Who orchestrated this activity? In one sense the question has an easy answer: Whoever organized the 1969 Morgan State Jazz Festival. But that isn’t quite the question I’m asking. In a different sense, Rahsaan and his musicians orchestrated their performance. How did they do it? Part of the answer is traditional and banal: they practiced. Through that practice they’ve developed routines, signals, and an intuitive sense among each of them of how each of the others shapes, moves and reacts to musical flow. For all its rhetoric of spontaneity,jazz is a highly rehearsed music. The sequence of events in “Volunteered Slavery” might have been fully scripted before Rahsaan first played it with the group, though I doubt it. On the other hand, it may simply have happened that way in performance or rehearsal and worked so well that they made it their standard performance. The routine may reflect a self-organizing process typical of such musical collaboration. In either case, the performance rests on hours upon hours of rehearsal and practice by these musicians, individually and as a group.

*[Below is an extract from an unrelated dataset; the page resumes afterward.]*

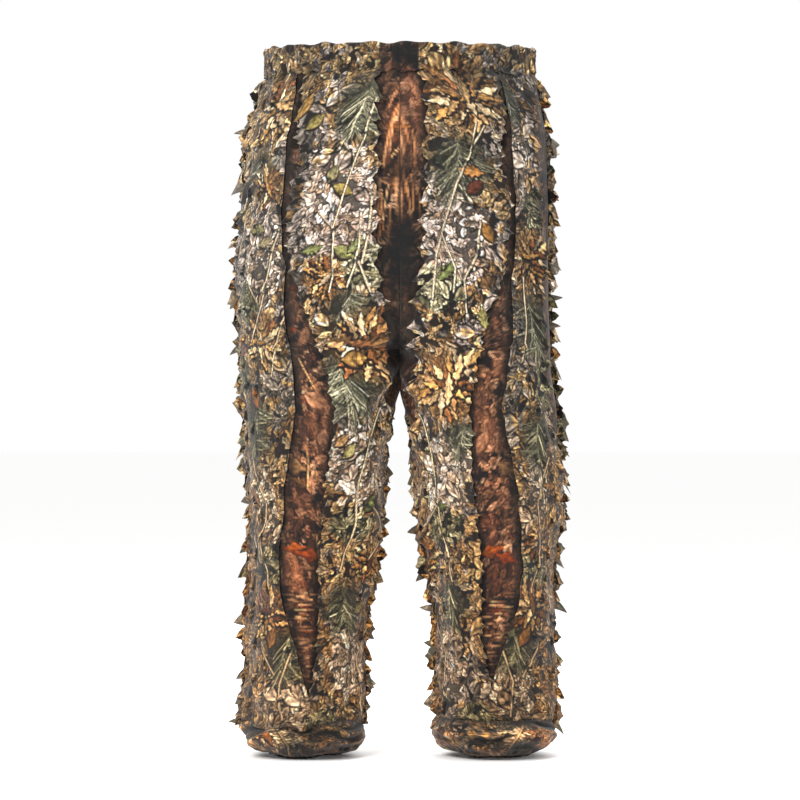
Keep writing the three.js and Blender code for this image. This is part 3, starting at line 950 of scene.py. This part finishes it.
# Puts the grid's points in their place and gives them the cloth's own map, print and material.
def dress(piece, points, along, level, color, material):
    mesh = piece.data
    mesh.vertices.foreach_set("co", points.astype(np.float32).ravel())
    corners = np.empty(len(mesh.loops), np.int32)
    mesh.loops.foreach_get("vertex_index", corners)
    while mesh.uv_layers:
        mesh.uv_layers.remove(mesh.uv_layers[0])
    uv = mesh.uv_layers.new(name="cloth")
    uv.data.foreach_set("uv", np.stack([along, level], axis=-1)[corners].astype(np.float32).ravel())
    paint = mesh.color_attributes.new(name="print", type="FLOAT_COLOR", domain="POINT")
    linear = np.where(color <= 0.04045, color / 12.92, ((color + 0.055) / 1.055) ** 2.4)
    rgba = np.concatenate([linear, np.ones((len(linear), 1))], axis=1)
    paint.data.foreach_set("color", rgba.astype(np.float32).ravel())
    mesh.materials.append(clothMaterials[material])
    mesh.polygons.foreach_set("use_smooth", np.ones(len(mesh.polygons), bool))
    mesh.update()


# Runs an operator on all of one piece in edit mode.
def editAll(piece, operator, **settings):
    bpy.ops.object.select_all(action="DESELECT")
    piece.select_set(True)
    bpy.context.view_layer.objects.active = piece
    bpy.ops.object.mode_set(mode="EDIT")
    bpy.ops.mesh.select_all(action="SELECT")
    operator(**settings)
    bpy.ops.object.mode_set(mode="OBJECT")


def closeRound(piece):
    editAll(piece, bpy.ops.mesh.remove_doubles, threshold=0.00005)


def faceOutwards(piece, outwards):
    mesh = piece.data
    normals = np.empty(len(mesh.polygons) * 3)
    mesh.polygons.foreach_get("normal", normals)
    corners = np.empty(len(mesh.loops), np.int32)
    mesh.loops.foreach_get("vertex_index", corners)
    starts = np.empty(len(mesh.polygons), np.int32)
    mesh.polygons.foreach_get("loop_start", starts)
    if (normals.reshape(-1, 3) * outwards[corners[starts]]).sum() < 0:
        editAll(piece, bpy.ops.mesh.flip_normals)


stretches = {  # cad and fold are the CAD nodes that a stretch stands for
    "upper": {
        "top": bandLevel + 0.002, "bottom": splitLevel,
        "cad": ["seat"], "fold": "hip_fold",
    },
    "lower": {
        "top": splitLevel, "bottom": cuffLevel - 0.001,
        "cad": ["thigh", "calf"], "fold": "knee_fold",
    },
}
bends = {  # x and level on the left side
    "upper": {"start": (0, -0.411), "end": (0.05, -0.551)},
    "lower": {"start": (0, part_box("left_knee_fold")[1].z), "end": (0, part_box("left_knee_fold")[0].z)},
}


def bend(piece, side, stretch):
    start, end = ((sides[side] * x, 0, z) for x, z in bends[stretch].values())
    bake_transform(piece)
    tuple(start)
    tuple(end)


def outwardsFrom(side, points):
    middle = sectionAt(points[:, 2])[0]
    return points - np.stack([sides[side] * middle, 0 * middle, points[:, 2]], axis=-1)


def flatSize(low, high, top, bottom):
    levels = np.linspace(bottom, top, 60)
    edge = lambda value: value(levels) if callable(value) else np.full(60, float(value))
    widths = abs(alongCloth(edge(high), levels) - alongCloth(edge(low), levels))
    length = top - bottom
    return (float(widths.max()), float(length)), float(widths.mean() * length)


# The share at a distance along the cloth from the side seam, the other way round of alongCloth.
def shareAt(along, level):
    whole = np.interp(level, arcLevels, arcs[:, -1])
    shares = np.clip(along / whole, 0.003, 0.995)
    for _ in range(4):
        shares = np.clip(shares - (alongCloth(shares, level) - along) / whole, 0.003, 0.995)
    return shares


# The pocket mouth is a slit in the front panel between the two strips.
def slitDepth(share, along, level):
    middle = alongCloth(np.full_like(level, -0.515), level)
    across = np.exp(-(((along - middle) / folds["slitWidth"]) ** 2))
    down = smooth(level, folds["slitBottom"] - 0.004, folds["slitBottom"] + 0.004)
    down = down * smooth(-level, -folds["slitTop"] - 0.004, -folds["slitTop"] + 0.004)
    return across * down * (share < 0)


strip = {
    "cell": 0.00135,
    "width": 0.114,  # sets the number of columns
    "droop": 1.0,  # how far a leaf tip hangs, as a share of its length
    "lift": 0.0048,
    "curl": 0.0060,
    "sewn": 0.0012,
    "hemShade": 0.5,
    "wander": 0.004,
    "bareSide": 0.054,  # how much bark shows beside the left front outer strip
    "ragged": 0.0070,
    "sewnHalf": 0.004,  # metres taken off each half width before the leaves are added
}
# How the edge by the side seam and the edge by the middle are cut.
stripCuts = {"outer": ("jagged", "straight"), "inner": ("lobed", "jagged")}


def measureStrip(faceName, column):
    table = {}
    for part in ("seat", "thigh", "calf"):
        for row in rowsOf(f"left_{part}_{faceName}_{column}_leaf_strip"):
            table[row[:, 2].mean()] = (row[:, 0].max(), row[:, 0].min())
    levels = np.array(sorted(table))
    return levels, np.array([table[z] for z in levels])


# Where a strip's edges are moved from the frame's: level, how far the edge by the side seam and
# the edge by the middle move towards the middle.
edgeMoves = {
    "outer": [(-0.03, 0.012, 0.002), (-0.13, 0.018, 0.004), (-0.20, 0.020, 0.006),
              (-0.33, 0.020, 0.006), (-0.42, 0.018, -0.006), (-0.60, 0.012, -0.010),
              (-0.74, 0.006, -0.010), (-0.85, 0.004, 0.008), (-0.93, 0.002, 0.020), (-1.0, 0, 0.020)],
    "inner": [(-0.03, -0.004, 0), (-0.10, -0.004, 0), (-0.16, 0.010, 0), (-0.21, -0.004, 0),
              (-0.32, -0.006, 0), (-0.38, 0.008, 0), (-0.48, 0.010, 0), (-0.60, 0.004, 0),
              (-0.74, 0.002, 0), (-0.85, 0.004, 0), (-0.93, -0.010, 0), (-1.0, -0.010, 0)],
}


def arcOfX(x, level):
    middle, halfWidth, depth, seam = sectionAt(level)
    turn = np.arccos(np.clip((x - middle) / halfWidth, -1, 1))
    return alongCloth(np.clip(turn / seam, 0, 1), level)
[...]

Whatever happened among the musicians accounts for only part of the event’s orchestration, the part that happened on stage. Who organized the audience so that they knew when to gasp and rise to their feet? No one. That’s the most interesting component of this orchestration.
Of course there are conventions one follows as a member of a concert audience. You sit in your seat; you don’t talk during the performance; you applaud after a solo—this was a jazz concert, and applause after solos has been the convention for decades. And you applaud at the end of a number.

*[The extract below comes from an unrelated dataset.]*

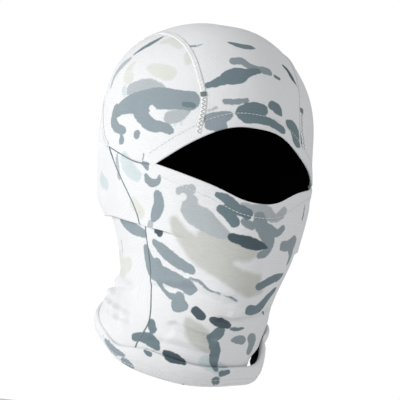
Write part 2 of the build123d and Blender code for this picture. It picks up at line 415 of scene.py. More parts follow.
# ---- the printed pattern: strokes of (azimuth, height, radius), listed one by one --------------
# They were read off the photo, so on the side it shows they follow its own print.
STROKES = {
    "beige": [
        [(-84, 66, 3), (-84, 58, 5), (-80, 54, 5)], [(-68, 64, 3), (-60, 62, 6), (-53, 60, 6)],
        [(-72, 86, 3), (-62, 87, 5), (-55, 83, 4)], [(-46, 76, 3), (-44, 70, 2.5)],
        [(-70, 46, 3), (-58, 48, 3)], [(-70, -38, 5), (-66, -44, 5)],
        [(-100, -80, 6), (-92, -88, 8), (-84, -84, 5)],
    ],
    "cream": [
        [(-42, -56, 5), (-36, -64, 9), (-28, -70, 10), (-18, -76, 9), (-8, -84, 7), (2, -90, 5)],
        [(-46, -47, 4), (-44, -54, 6), (-38, -62, 7)],
        [(-30, -119, 4), (-25, -124, 7), (-18, -129, 8), (-12, -134, 6)],
        [(-30, -56, 7), (-18, -60, 9), (-8, -64, 6), (-2, -62, 4)],
        [(-5, -80, 5), (3, -82, 6), (0, -88, 5), (10, -88, 4)],
    ],
    "ice": [
        [(-49, 36, 3), (-44, 36, 3)], [(-82, 46, 3), (-80, 42, 2.5)],
        [(-75, -6, 5), (-70, -14, 6), (-65, -18, 4)], [(-100, -22, 5), (-92, -27, 4)],
        [(-45, 22, 1), (-44.5, 32, 1)], [(-41.5, 23, 1), (-41, 31, 1)],
        [(-10, -146, 4), (2, -150, 4)],
    ],
    "light": [
        [(-48, 27, 5), (-42, 31, 5), (-40, 36, 5)], [(-76, 46, 5), (-64, 50, 5), (-56, 48, 4)],
        [(-92, 70, 3), (-97, 64, 4.5), (-100, 57, 3.5), (-100, 49, 2.5)],
        [(-28, 35.5, 1), (-24, 38.5, 1)],
        [(-81, -3, 1), (-80.5, -10, 2.5), (-79.5, -16, 2.5), (-79, -21, 1.8)],
        [(-60, -51, 3), (-61, -54, 2.5)],
        [(-42, -25, 3), (-36, -23, 4)],
        [(-36, -31, 5), (-37, -38, 7), (-32, -42, 8), (-27, -46, 7), (-20, -51, 4), (-17, -52, 2)],
        [(-10, -29, 2), (-2, -31.5, 4), (5, -33, 5), (9, -36, 3), (13, -34, 3.5), (16, -30, 3)],
        [(-93, -68, 1), (-93, -76, 1)],
    ],
    "grey": [
        [(-86, 30, 5), (-87, 22, 5), (-83, 17, 4), (-76, 14.5, 3)],
        [(-84, 29, 5), (-76, 34, 7), (-66, 37, 9), (-58, 40, 9), (-48, 41, 8), (-38, 41, 7.5)],
        [(-66, 30, 7), (-62, 24, 5.5), (-57, 20, 4.5), (-51, 19.5, 4), (-47, 17.5, 3)],
        [(-66.5, 12.5, 3.5)], [(-77.5, 7.5, 3.8)],
        [(-48, 83, 0.8), (-43, 83.5, 1.2), (-39, 85.5, 0.8)],
        [(-16, 74.5, 3.5), (-11, 75.5, 3.5), (-6, 73, 3), (0, 72, 2.5)],
        [(0, 71.5, 3), (4, 71.5, 3.5), (8, 71, 3.5)],
        [(-20, 43.5, 2), (-14, 44.5, 2.3), (-8, 46.8, 1.8)],
        [(-27, 29, 5), (-22, 31, 5), (-18, 33.5, 3.5)], [(-27, 25, 4), (-21, 25, 4)],
        [(-62, -8, 1.2), (-59.5, -9.5, 2.5), (-58.5, -12, 1.5)],
        [(-60, -16.5, 1.6), (-58.5, -20.5, 3), (-55, -21.5, 3), (-52.5, -19, 2.2), (-52, -16, 1)],
        [(-53.5, -30, 3.8), (-53.5, -36, 5), (-55.5, -42, 5), (-58, -47, 3)],
        [(-88, -52, 2.5), (-82, -55, 4.5), (-74, -58, 4.5), (-68, -60, 3)],
        [(0, -37, 5), (3, -44, 6), (7, -50, 6), (8, -56, 4.5), (7, -60, 3.5), (3, -63.5, 2.5)],
        [(7, -44, 4), (13, -46, 3), (17, -43, 2.5)], [(-9, -41, 2.5), (-4, -43, 3)],
        [(20, -55, 3.5), (26, -54, 4), (32, -52, 4), (30, -58, 3)],
        [(30, -56, 4), (33, -62, 3), (33, -68, 1.5)],
        [(-61, -65, 3), (-55, -70, 5), (-47, -76, 5), (-38, -80, 3.5)],
        [(-68, -70, 3), (-66, -79, 6), (-63, -86, 6), (-60, -80, 5)],
        [(-62, -85, 7), (-54, -88, 7), (-46, -90, 6), (-38, -93, 6)],
        [(-56, -93, 5), (-48, -101, 3.5)], [(-36, -93, 4)],
        [(-42, -102, 4.5), (-42, -108, 5), (-38, -107, 4)],
        [(-38, -86.5, 1), (-32, -87.5, 1.3), (-28, -90.5, 1.3), (-20, -93.5, 1), (-12, -95, 0.9),
         (-5, -98, 0.7)],
        [(-56, -154, 4), (-52, -156, 3)],
        [(-90, -136, 1.5), (-82, -140, 2.6), (-72, -145, 2.8), (-64, -148, 2.6), (-57, -149, 1)],
        [(4, -128, 1.5), (9, -127, 4), (13, -128, 3)], [(19, -124, 3), (23, -128, 4), (22, -136, 3)],
    ],
    "slate": [
        [(-91, 75, 1.5), (-87, 80.5, 3), (-83, 85, 3.5), (-79, 90, 1.5)],
        [(-30, 54, 2.5), (-25, 57, 3.5), (-20, 61, 5), (-15, 63.5, 7), (-9, 66.5, 4.5),
         (-3, 69, 3), (0, 70, 2.5)],
        [(-20, 89.5, 0.8), (-13, 88.5, 2.5), (-7, 88, 3), (-1, 88.5, 2.5), (3, 88.5, 1.2)],
        [(13, 68.5, 1.8), (15.5, 67.5, 1.8)],
        [(33, 67, 0.7), (35, 60, 0.7)],
        [(-10, 37, 6), (-6, 39, 7), (1, 42, 4.5)],
        [(-8, 34, 5), (0, 34.5, 4), (8, 33, 3.5), (13, 31.5, 3.5)],
        [(7, 46.5, 3.5), (11, 45, 4), (13, 42, 1.5)],
        [(19, 38, 3.5), (24, 34, 6), (25, 27, 4), (27, 26, 2)],
        [(-41, 38, 2), (-36, 38, 2)],
        [(-23, -24, 2), (-18, -27, 3.5), (-14, -31, 4)],
        [(-17, -33, 4), (-10, -33.5, 4), (-7, -35, 4)], [(-21, -34, 3.5), (-17, -37, 4), (-14, -42, 4)],
        [(37, -26, 1), (37, -36, 1.5)],
        [(-52, -124, 3.5), (-49, -128, 3.5)],
        [(-57, -136, 3), (-51, -135, 4), (-44, -138, 4), (-40, -141, 2)],
        [(-46, -144, 1), (-42, -146, 1.8)],
        [(-17, -164, 1.2)],
        [(8, -86, 3), (14, -83, 3.5), (21, -79.5, 3.5), (29, -77.5, 3), (33, -76, 1.5)],
        [(7, -103, 4), (13, -103, 4.5), (18, -98, 4), (23, -93, 4), (30, -88, 2.5)],
        [(30, -106, 2)],
        [(-2, -119, 1), (5, -119, 1.8), (9, -118, 1)],
        [(-8, -122, 4), (-10, -127, 4.5), (-13, -129, 2)],
        [(-8, -133, 4), (-5, -139, 4), (-4, -145, 3.5), (-2, -149, 2)],
        [(2, -152, 2.5), (6, -150.5, 2)], [(0, -156.5, 3), (2, -160, 2.5)],
    ],
    "dark": [
        [(27, 79, 1.5), (30, 75, 2.5), (31, 71, 2.5), (33, 67, 1)],
        [(-60, -56.5, 2), (-57, -57.5, 3)],
        [(-15.5, -53, 3), (-8, -54.5, 4.2), (-1, -56, 4.2), (4, -56.5, 2.5), (8, -57.5, 1)],
        [(-29, -110, 4), (-25, -112.5, 4)],
        [(-35, -143.5, 2), (-30, -145.5, 3.5), (-25, -147, 2.5), (-21, -148.5, 1)],
        [(-16, -114.5, 3), (-10, -116.5, 3.5), (-4, -117.5, 2.5)],
    ],
    "white": [
        [(-59, 33, 2.2), (-55, 29, 2.5)], [(-74, 22, 4), (-70, 19, 4)],
        [(-12, -71, 1.5), (-4, -72.5, 3), (6, -73, 4), (14, -72, 4)],
        [(-40, -29, 3)], [(-54, -95, 1.6), (-49, -97.5, 2), (-46, -98, 1)],
    ],
}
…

There were no conventions regarding gasping. As for clapping to the music, and standing, there certainly were people in the audience for whom those were conventional responses, as this behavior is common in churches that favor enthusiastic song from the choir and parishioners. But this was not such a church; it was a jazz festival. Beyond that, there are no conventions governing standing on one’s seat. That just happened in the enthusiasm of the moment. What I find so interesting is that so many people got enthusiastic at the same time, a time that made musical sense. People rose to their feet and then to their chairs at a point in the music where there was a major shift in the energy.
Such behavior needs to be explained—something we’ll think about later in this book. For now I would like simply to note that the distinguished historian William H. McNeill has argued in his book, Keeping Together in Time, that coordinated rhythmical activity is fundamental to life in society. By dancing together to music, by marching together in military drill, we bond with one another and become a group. In McNeill’s view human society would not be possible without such activity. Music and dance are not mere luxuries consuming resources. They are every bit as fundamental to our life as hunting or childrearing, but fundamental in a different way.